• **Directions for this task**: Each line from the beginning of the data below through the line containing "BOTTOM_ROUND = (1.36, 3.2)" should be repeated exactly, please.

## BEGIN Stored data

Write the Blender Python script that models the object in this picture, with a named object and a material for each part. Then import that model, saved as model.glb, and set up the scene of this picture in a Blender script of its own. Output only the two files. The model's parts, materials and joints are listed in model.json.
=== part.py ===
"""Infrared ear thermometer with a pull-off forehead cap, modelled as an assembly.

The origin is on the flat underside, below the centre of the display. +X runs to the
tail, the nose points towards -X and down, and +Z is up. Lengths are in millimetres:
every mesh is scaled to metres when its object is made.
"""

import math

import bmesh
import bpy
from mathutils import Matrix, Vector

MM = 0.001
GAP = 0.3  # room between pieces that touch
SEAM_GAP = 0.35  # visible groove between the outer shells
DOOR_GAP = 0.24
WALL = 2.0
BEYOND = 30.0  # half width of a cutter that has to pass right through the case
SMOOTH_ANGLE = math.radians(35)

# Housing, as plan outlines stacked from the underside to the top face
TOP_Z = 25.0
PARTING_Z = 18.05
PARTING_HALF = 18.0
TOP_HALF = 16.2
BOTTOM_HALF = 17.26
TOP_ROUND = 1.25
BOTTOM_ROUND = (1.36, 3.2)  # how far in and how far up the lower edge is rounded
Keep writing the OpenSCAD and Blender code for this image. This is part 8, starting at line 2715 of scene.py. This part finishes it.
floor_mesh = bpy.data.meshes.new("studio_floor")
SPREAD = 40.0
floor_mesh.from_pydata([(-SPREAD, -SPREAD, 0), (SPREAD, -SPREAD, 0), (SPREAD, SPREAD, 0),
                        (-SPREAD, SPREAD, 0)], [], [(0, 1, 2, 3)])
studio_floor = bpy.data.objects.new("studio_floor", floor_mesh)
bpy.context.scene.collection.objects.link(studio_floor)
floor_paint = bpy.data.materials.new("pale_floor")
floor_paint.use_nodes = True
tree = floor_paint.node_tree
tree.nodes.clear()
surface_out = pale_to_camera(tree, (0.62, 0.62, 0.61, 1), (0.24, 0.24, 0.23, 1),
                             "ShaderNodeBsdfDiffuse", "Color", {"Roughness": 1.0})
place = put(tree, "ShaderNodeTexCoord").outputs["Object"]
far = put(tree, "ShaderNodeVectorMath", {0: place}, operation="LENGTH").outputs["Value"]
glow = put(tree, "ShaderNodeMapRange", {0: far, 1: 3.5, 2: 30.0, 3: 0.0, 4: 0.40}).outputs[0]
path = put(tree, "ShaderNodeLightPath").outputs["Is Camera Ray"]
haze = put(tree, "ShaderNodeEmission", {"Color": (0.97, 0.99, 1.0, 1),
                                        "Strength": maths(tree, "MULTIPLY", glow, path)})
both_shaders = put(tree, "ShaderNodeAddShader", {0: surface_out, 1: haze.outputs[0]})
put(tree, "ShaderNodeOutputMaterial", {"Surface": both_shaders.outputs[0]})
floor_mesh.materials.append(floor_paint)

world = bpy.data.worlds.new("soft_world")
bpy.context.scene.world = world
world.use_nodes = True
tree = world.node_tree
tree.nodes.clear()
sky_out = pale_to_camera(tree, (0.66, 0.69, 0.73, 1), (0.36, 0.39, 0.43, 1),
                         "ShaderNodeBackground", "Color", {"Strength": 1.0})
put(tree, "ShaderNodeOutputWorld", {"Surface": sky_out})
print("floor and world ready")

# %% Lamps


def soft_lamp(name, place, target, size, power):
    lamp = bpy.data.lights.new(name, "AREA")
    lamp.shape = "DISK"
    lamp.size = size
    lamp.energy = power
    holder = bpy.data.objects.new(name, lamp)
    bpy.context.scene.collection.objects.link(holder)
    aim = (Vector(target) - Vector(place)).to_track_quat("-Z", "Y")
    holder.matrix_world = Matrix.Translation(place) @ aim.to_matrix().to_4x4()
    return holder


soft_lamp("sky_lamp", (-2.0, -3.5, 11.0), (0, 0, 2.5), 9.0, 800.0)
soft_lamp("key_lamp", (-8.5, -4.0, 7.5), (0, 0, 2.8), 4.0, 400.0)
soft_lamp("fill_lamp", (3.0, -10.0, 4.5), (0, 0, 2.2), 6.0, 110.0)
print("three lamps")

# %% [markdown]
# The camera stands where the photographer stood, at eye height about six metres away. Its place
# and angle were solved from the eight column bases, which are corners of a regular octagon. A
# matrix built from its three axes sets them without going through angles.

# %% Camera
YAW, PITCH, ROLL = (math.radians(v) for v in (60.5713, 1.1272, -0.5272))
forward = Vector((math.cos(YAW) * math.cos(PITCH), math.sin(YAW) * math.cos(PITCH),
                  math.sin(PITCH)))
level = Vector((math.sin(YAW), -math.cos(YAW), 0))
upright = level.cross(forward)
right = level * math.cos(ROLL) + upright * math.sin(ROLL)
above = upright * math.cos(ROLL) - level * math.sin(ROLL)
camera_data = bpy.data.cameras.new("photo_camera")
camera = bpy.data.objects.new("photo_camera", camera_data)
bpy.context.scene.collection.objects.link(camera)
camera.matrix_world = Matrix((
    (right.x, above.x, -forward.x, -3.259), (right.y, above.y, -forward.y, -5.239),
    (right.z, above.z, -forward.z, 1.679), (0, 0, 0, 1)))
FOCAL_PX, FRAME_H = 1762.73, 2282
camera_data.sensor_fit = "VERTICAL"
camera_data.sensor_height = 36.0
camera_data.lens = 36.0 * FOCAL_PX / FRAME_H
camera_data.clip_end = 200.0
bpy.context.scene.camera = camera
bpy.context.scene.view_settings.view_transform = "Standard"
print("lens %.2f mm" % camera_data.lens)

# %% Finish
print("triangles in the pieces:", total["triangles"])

## END Stored data

• **The reply**:
Write the Blender Python script that models the object in this picture, with a named object and a material for each part. Then import that model, saved as model.glb, and set up the scene of this picture in a Blender script of its own. Output only the two files. The model's parts, materials and joints are listed in model.json.
=== part.py ===
"""Infrared ear thermometer with a pull-off forehead cap, modelled as an assembly.

The origin is on the flat underside, below the centre of the display. +X runs to the
tail, the nose points towards -X and down, and +Z is up. Lengths are in millimetres:
every mesh is scaled to metres when its object is made.
"""

import math

import bmesh
import bpy
from mathutils import Matrix, Vector

MM = 0.001
GAP = 0.3  # room between pieces that touch
SEAM_GAP = 0.35  # visible groove between the outer shells
DOOR_GAP = 0.24
WALL = 2.0
BEYOND = 30.0  # half width of a cutter that has to pass right through the case
SMOOTH_ANGLE = math.radians(35)

# Housing, as plan outlines stacked from the underside to the top face
TOP_Z = 25.0
PARTING_Z = 18.05
PARTING_HALF = 18.0
TOP_HALF = 16.2
BOTTOM_HALF = 17.26
TOP_ROUND = 1.25
BOTTOM_ROUND = (1.36, 3.2)  # how far in and how far up the lower edge is rounded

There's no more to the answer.